Accord Speedway
- Location: Accord, New York
- Coordinates: 41°49′45″N 74°13′13″W﻿ / ﻿41.8291°N 74.2203°W
- Owner: Gary and Donna Palmer
- Opened: 1962
- Former names: Fastlane USA
- Website: accordspeedway.com

Oval
- Surface: Clay
- Length: .4 km (0.25 mi)
- Turns: 4
- Banking: Semi-banked

= Accord Speedway =

Motorsport venue in Accord, New York

Accord Speedway is a one-quarter mile dirt oval raceway located the Hudson Valley Region of New York State.

==Overview==
Harry Osterhout decided to make a go-kart track for his son and his friends in the middle of a cornfield during the 1950s.

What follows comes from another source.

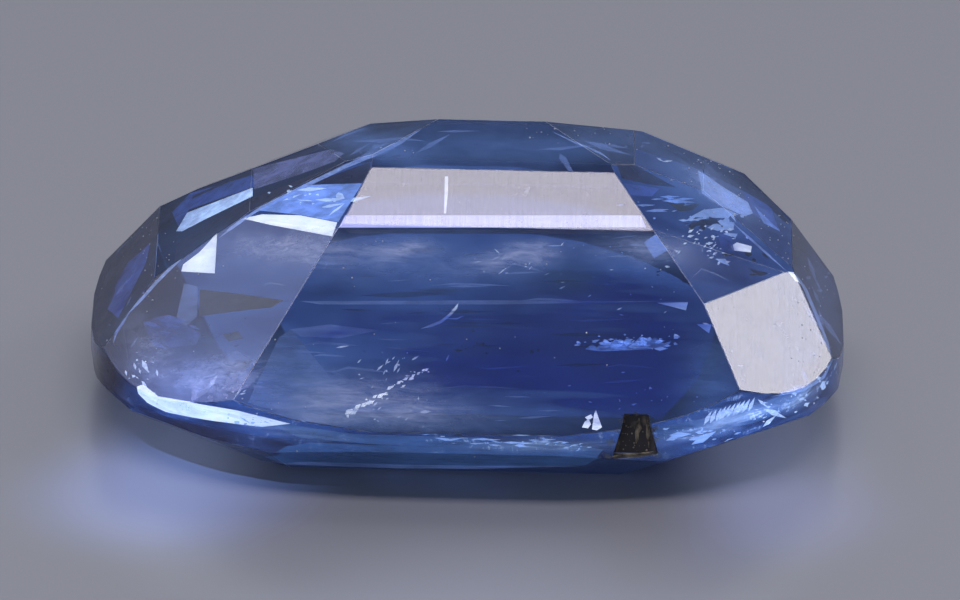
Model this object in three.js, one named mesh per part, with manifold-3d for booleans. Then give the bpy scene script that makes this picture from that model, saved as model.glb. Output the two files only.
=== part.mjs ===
// A faceted sapphire, an elongated cushion with a stepped pavilion, lying on its table.
// Millimetres, +Z up, +X along the stone. The origin is on the table, under the middle of the outline.
// The body is what is left inside a set of flat cuts, as a lapidary makes it: each cut has a turn
// (the way it faces, in degrees from +X), a slope (its tilt from level) and a reach (how far from
// the middle axis it lies at a stated height).
import * as THREE from "three";
import { mergeVertices } from "three/addons/utils/BufferGeometryUtils.js";
import Module from "manifold-3d";

// The outline: a superellipse, squarer along the front than along the back.
const HALF_LENGTH = 4.25;
const HALF_WIDTH = 3.235;
const FRONT_SQUARENESS = 3.0;
const BACK_SQUARENESS = 2.3;
const GIRDLE_FLATS = 56;
const GIRDLE_TOP = 0.8;

// The ways that the main facets face.
const RIGHT = 0;
const BACK = 90;
const LEFT = 180;
const FRONT = 270;

// Pavilion steps, from the girdle up to the keel: turn, slope, reach and the height of that reach.
const FRONT_STEPS = [
  [FRONT, 41.5, HALF_WIDTH, GIRDLE_TOP],
  [FRONT, 32, 1.34, 2.476],
  [FRONT, 24, 0.687, 2.884],
];
const BACK_STEPS = [
  [BACK, 41.5, HALF_WIDTH, GIRDLE_TOP],
  [BACK, 33, 1.2, 2.6],
  [BACK, 30, 0.42, 2.95],
];
const LEFT_STEPS = [
  [LEFT, 48, HALF_LENGTH, GIRDLE_TOP],
  [LEFT, 33.5, 3.5, 1.62],
  [LEFT, 27.5, 2.47, 2.3],
  [LEFT - 10, 20, 1.01, 2.961],
];
const RIGHT_STEPS = [
  [RIGHT, 58, HALF_LENGTH, GIRDLE_TOP],
  [RIGHT, 34, 3.6, 1.8],
  [RIGHT, 26, 2.6, 2.47],
  [RIGHT, 19, 1.83, 2.845],
];
// Corner facets between them. Their reaches are all given at the top of the girdle.
const CORNER_STEPS = [
  [225.9, 36.3, 4.25, GIRDLE_TOP],
  [223.2, 31.3, 4.715, GIRDLE_TOP],
  [326.3, 41.5, 4.535, GIRDLE_TOP],
  [327.6, 34.9, 4.86, GIRDLE_TOP],
  [335.8, 31, 5.22, GIRDLE_TOP],
  [134.1, 36.3, 4.25, GIRDLE_TOP],
  [136.8, 31.3, 4.63, GIRDLE_TOP],
  [150, 53, 4.153, GIRDLE_TOP],
  [40, 41.5, 4.57, GIRDLE_TOP],
  [45, 31, 5.17, GIRDLE_TOP],
  [30, 55, 4.156, GIRDLE_TOP],
];
// Crown facets under the girdle, with their reaches at the table.
const CROWN = [
  [FRONT, 37, 2.5],
  [245, 35, 3.09],
  [232, 33, 3.255],
  [207, 36, 3.63],
  [309, 30.3, 3.04],
  [333, 36, 3.58],
  [LEFT, 36, 3.5],
  [RIGHT, 36, 3.5],
  [BACK, 37, 2.5],
  [128, 33, 3.2],
  [52, 31, 3.1],
];

// The broken, rust-stained pocket in the front of the girdle.
const POCKET_MIDDLE = 1.9;
const POCKET_FOOT_WIDTH = 0.54;
const POCKET_TOP_WIDTH = 0.26;
const POCKET_FOOT = 0.47;
const POCKET_TOP = 0.99;
const POCKET_DEPTH = 0.2;

const SAME_POINT = 1e-6;

// A cut as a plane whose outer side is taken away.
function cut(turn, slope, reach, height, side = 1) {
  const way = THREE.MathUtils.degToRad(turn);
  const tilt = THREE.MathUtils.degToRad(slope);
  const normal = new THREE.Vector3(
    Math.sin(tilt) * Math.cos(way),
    Math.sin(tilt) * Math.sin(way),
    Math.cos(tilt) * side,
  );
  const point = new THREE.Vector3(reach * Math.cos(way), reach * Math.sin(way), height);
  return new THREE.Plane().setFromNormalAndCoplanarPoint(normal, point);
}

// How far the outline's tangent line lies from the middle, for a girdle flat that faces this way.
function outlineReach(turn) {
  const way = THREE.MathUtils.degToRad(turn);
  const squareness = Math.sin(way) < 0 ? FRONT_SQUARENESS : BACK_SQUARENESS;
  const dual = squareness / (squareness - 1);
  const along = Math.abs(HALF_LENGTH * Math.cos(way)) ** dual;
  const across = Math.abs(HALF_WIDTH * Math.sin(way)) ** dual;
  return (along + across) ** (1 / dual);
}

// The one point that three planes share, or null where two of them are parallel.
function meeting(a, b, c) {
  const bc = new THREE.Vector3().crossVectors(b.normal, c.normal);
  const ca = new THREE.Vector3().crossVectors(c.normal, a.normal);
  const ab = new THREE.Vector3().crossVectors(a.normal, b.normal);
  const volume = a.normal.dot(bc);
  if (Math.abs(volume) < SAME_POINT) return null;
  bc.multiplyScalar(-a.constant);
  ca.multiplyScalar(-b.constant);
  ab.multiplyScalar(-c.constant);
  return bc.add(ca).add(ab).divideScalar(volume);
}

// The corners of the body that lies inside every plane.
function cornersInside(planes) {
  const corners = [];
  for (let i = 0; i < planes.length; i += 1) {
    for (let j = i + 1; j < planes.length; j += 1) {
      for (let k = j + 1; k < planes.length; k += 1) {
        const point = meeting(planes[i], planes[j], planes[k]);
        if (!point) continue;
        if (planes.some((plane) => plane.distanceToPoint(point) > SAME_POINT)) continue;
        if (corners.some((corner) => corner.distanceTo(point) < 10 * SAME_POINT)) continue;
        corners.push(point);
      }
    }
  }
  return corners;
}

// The corners that lie on one plane, in turn around its facet.
function facetLoop(plane, corners) {
  const loop = corners.filter((p) => Math.abs(plane.distanceToPoint(p)) < 10 * SAME_POINT);
  const centre = new THREE.Vector3();
  loop.forEach((p) => centre.addScaledVector(p, 1 / loop.length));
  const across = new THREE.Vector3().subVectors(loop[0] ?? centre, centre).normalize();
  const up = new THREE.Vector3().crossVectors(plane.normal, across);
  const angle = (p) => {
    const arm = new THREE.Vector3().subVectors(p, centre);
    return Math.atan2(arm.dot(up), arm.dot(across));
  };
  return loop.sort((p, q) => angle(p) - angle(q));
}

// The closed body inside a set of planes, with each facet filled by a fan of triangles.
function bodyInside(planes) {
  const corners = cornersInside(planes);
  const positions = [];
  for (const plane of planes) {
    const loop = facetLoop(plane, corners);
    for (let i = 1; i + 1 < loop.length; i += 1) {
      positions.push(...loop[0].toArray(), ...loop[i].toArray(), ...loop[i + 1].toArray());
    }
  }
  const geometry = new THREE.BufferGeometry();
  geometry.setAttribute("position", new THREE.Float32BufferAttribute(positions, 3));
  return mergeVertices(geometry, 1e-5);
}

function stonePlanes() {
  const pavilion = [FRONT_STEPS, BACK_STEPS, LEFT_STEPS, RIGHT_STEPS, CORNER_STEPS].flat();
  const planes = pavilion.map((step) => cut(...step));
  for (const [turn, slope, reach] of CROWN) {
    planes.push(cut(turn, slope, reach, 0, -1));
  }
  for (let flat = 0; flat < GIRDLE_FLATS; flat += 1) {
    const turn = (flat * 360) / GIRDLE_FLATS;
    planes.push(cut(turn, 90, outlineReach(turn), 0));
  }
  const table = new THREE.Plane(new THREE.Vector3(0, 0, -1), 0);
  planes.push(table);
  return planes;
}

// The pocket narrows upwards, and its back wall leans inwards over a sloping sill.
function pocketPlanes() {
  const rise = POCKET_TOP - POCKET_FOOT;
  const lean = Math.atan2((POCKET_FOOT_WIDTH - POCKET_TOP_WIDTH) / 2, rise);
  const sideSlope = 90 - THREE.MathUtils.radToDeg(lean);
  const side = cut(RIGHT, sideSlope, POCKET_MIDDLE + POCKET_FOOT_WIDTH / 2, POCKET_FOOT);
  const otherSide = cut(LEFT, sideSlope, POCKET_FOOT_WIDTH / 2 - POCKET_MIDDLE, POCKET_FOOT);
  const roof = cut(BACK, 20, POCKET_DEPTH - HALF_WIDTH, POCKET_TOP);
  const sill = cut(BACK, 25, -HALF_WIDTH, POCKET_FOOT, -1);
  const backWall = cut(BACK, 75, POCKET_DEPTH - HALF_WIDTH, (POCKET_FOOT + POCKET_TOP) / 2, -1);
  const outside = cut(FRONT, 90, HALF_WIDTH + POCKET_DEPTH, 0);
  return [side, otherSide, roof, sill, backWall, outside];
}

const wasm = await Module();
wasm.setup();

function toSolid(geometry) {
  return new wasm.Manifold(
    new wasm.Mesh({
      numProp: 3,
      vertProperties: geometry.getAttribute("position").array,
      triVerts: new Uint32Array(geometry.index.array),
    }),
  );
}

function toGeometry(solid) {
  const mesh = solid.getMesh();
  const geometry = new THREE.BufferGeometry();
  geometry.setAttribute("position", new THREE.BufferAttribute(mesh.vertProperties, 3));
  geometry.setIndex(new THREE.BufferAttribute(mesh.triVerts, 1));
  geometry.computeVertexNormals();
  return geometry;
}

const stone = toSolid(bodyInside(stonePlanes()));
const pocket = toSolid(bodyInside(pocketPlanes()));

const blueCrystal = new THREE.MeshStandardMaterial({
  name: "sapphire_blue",
  color: 0x2f4a9c,
  roughness: 0.05,
  metalness: 0,
  flatShading: true,
});

const sapphire = new THREE.Mesh(toGeometry(stone.subtract(pocket)), blueCrystal);
sapphire.name = "sapphire";

const part = new THREE.Group();
part.add(sapphire);

export default part;
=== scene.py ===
# %% [markdown]
# # A cut sapphire, lying on its table
# The stone is one crystal, cut as an elongated cushion. It lies upside down: its flat table is on the
# floor and its stepped pavilion is up. The solid comes from the frame, in metres, and this lesson
# gives it its polish, its colour, its rubbed edges, what is enclosed in it and what has settled on it.

# %% Load the frame
import math
import random

import bmesh
import bpy
from mathutils import Matrix, Vector
from mathutils.bvhtree import BVHTree


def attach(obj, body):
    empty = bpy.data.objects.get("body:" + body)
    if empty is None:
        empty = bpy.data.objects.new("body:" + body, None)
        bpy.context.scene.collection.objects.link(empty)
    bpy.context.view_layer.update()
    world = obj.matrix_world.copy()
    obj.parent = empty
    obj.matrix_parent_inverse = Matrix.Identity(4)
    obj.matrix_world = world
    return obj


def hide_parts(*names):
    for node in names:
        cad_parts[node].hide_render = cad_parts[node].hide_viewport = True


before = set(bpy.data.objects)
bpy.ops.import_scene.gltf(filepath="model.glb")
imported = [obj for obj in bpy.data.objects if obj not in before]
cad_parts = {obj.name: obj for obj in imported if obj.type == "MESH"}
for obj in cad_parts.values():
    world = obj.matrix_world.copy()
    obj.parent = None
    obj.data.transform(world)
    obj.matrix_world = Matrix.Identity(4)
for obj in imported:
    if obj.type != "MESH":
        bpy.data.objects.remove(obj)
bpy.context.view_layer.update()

MM = 0.001

# %% [markdown]
# ## The camera
# A gem is photographed from a distance with a long lens, so its far facets look as large as its near
# ones. The camera stands in front of the stone, about 24 degrees above the floor, and is turned a
# little about its own axis, because the stone in the photograph lies a little out of level.

# %% Camera
IMAGE_WIDE, IMAGE_HIGH = 960, 600
STONE_LENGTH, STONE_PIXELS = 8.5 * MM, 750
PIXEL = STONE_LENGTH / STONE_PIXELS
CAMERA_RISE = math.radians(24.5)
CAMERA_ROLL = math.radians(1.3)
LENS_MM, SENSOR_MM = 500, 36
NEAR_CLIP, FAR_CLIP = 10 * MM, 2000 * MM
LOOK_AT = Vector((0.133, 0.062, 0.937)) * MM

camera_back = Vector((0, -math.cos(CAMERA_RISE), math.sin(CAMERA_RISE)))
camera_distance = PIXEL * IMAGE_WIDE * LENS_MM / SENSOR_MM


def placed(name, data):
    """A new object in the scene."""
    made = bpy.data.objects.new(name, data)
    bpy.context.scene.collection.objects.link(made)
    return made


camera_data = bpy.data.cameras.new("gem_camera")
camera_data.lens, camera_data.sensor_width = LENS_MM, SENSOR_MM
camera_data.clip_start, camera_data.clip_end = NEAR_CLIP, FAR_CLIP
camera = placed("gem_camera", camera_data)
upright = (-camera_back).to_track_quat("-Z", "Y").to_matrix()
turned = upright @ Matrix.Rotation(CAMERA_ROLL, 3, "Z")
camera.matrix_world = Matrix.Translation(LOOK_AT + camera_back * camera_distance) @ turned.to_4x4()
bpy.context.scene.camera = camera
print("the camera stands", round(camera_distance / MM), "mm from the stone")


def line_of_sight(x, y):
    """Where the camera's ray through an image point starts, and which way it goes."""
    right = (x - IMAGE_WIDE / 2) * PIXEL
    up = (IMAGE_HIGH / 2 - y) * PIXEL
    eye = camera.matrix_world.translation
    through = camera.matrix_world @ Vector((right, up, -camera_distance))
    return eye, (through - eye).normalized()


# %% [markdown]
# ## Writing shaders as sums
# A material is a graph of nodes. Drawn by hand it is quick to read, but written in code it soon hides
# what it works out. So one small class wraps a socket, and plus, minus and times add the Math nodes:
# 1 - mask is a node too. Every other node comes from one method, which sets the node's settings
# first and then the values or links of its sockets.

# %% Sockets that can be added and multiplied
class Wire:
    """A socket that carries a value, on which arithmetic adds Math nodes."""

    def __init__(self, finish, socket):
        self.finish = finish
        self.socket = socket

    def maths(self, operation, first, second=0.0, clamp=False):
        settings = {"operation": operation, "use_clamp": clamp}
        return self.finish.node("ShaderNodeMath", settings, {0: first, 1: second})

    def __add__(self, other):
        return self.maths("ADD", self, other)

    def __mul__(self, other):
        return self.maths("MULTIPLY", self, other)

    def __sub__(self, other):
        return self.maths("SUBTRACT", self, other)

    def __rsub__(self, other):
        return self.maths("SUBTRACT", other, self)

    def __rpow__(self, other):
        return self.maths("POWER", other, self)

    __radd__ = __add__
    __rmul__ = __mul__

    def clipped(self):
        """The value kept between 0 and 1."""
        return self.maths("ADD", self, 0.0, clamp=True)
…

It became a community attraction, and officially opened as the Accord Speedway in 1962. In 2001, Gary and Donna Palmer bought the track, and have since enhanced it with VIP suites, a new lighting system, reworked the racing surface, and many other upgrades.

==Events==
The Accord Speedway offers auto racing on Friday evenings throughout the summer. The track features the Modifeds, Sportsman, Pure Stock, wingless Sprint Cars and Four Cylinders.

In 2024, the facility was approved to host car shows, jeep challenges, rodeo's and similar events.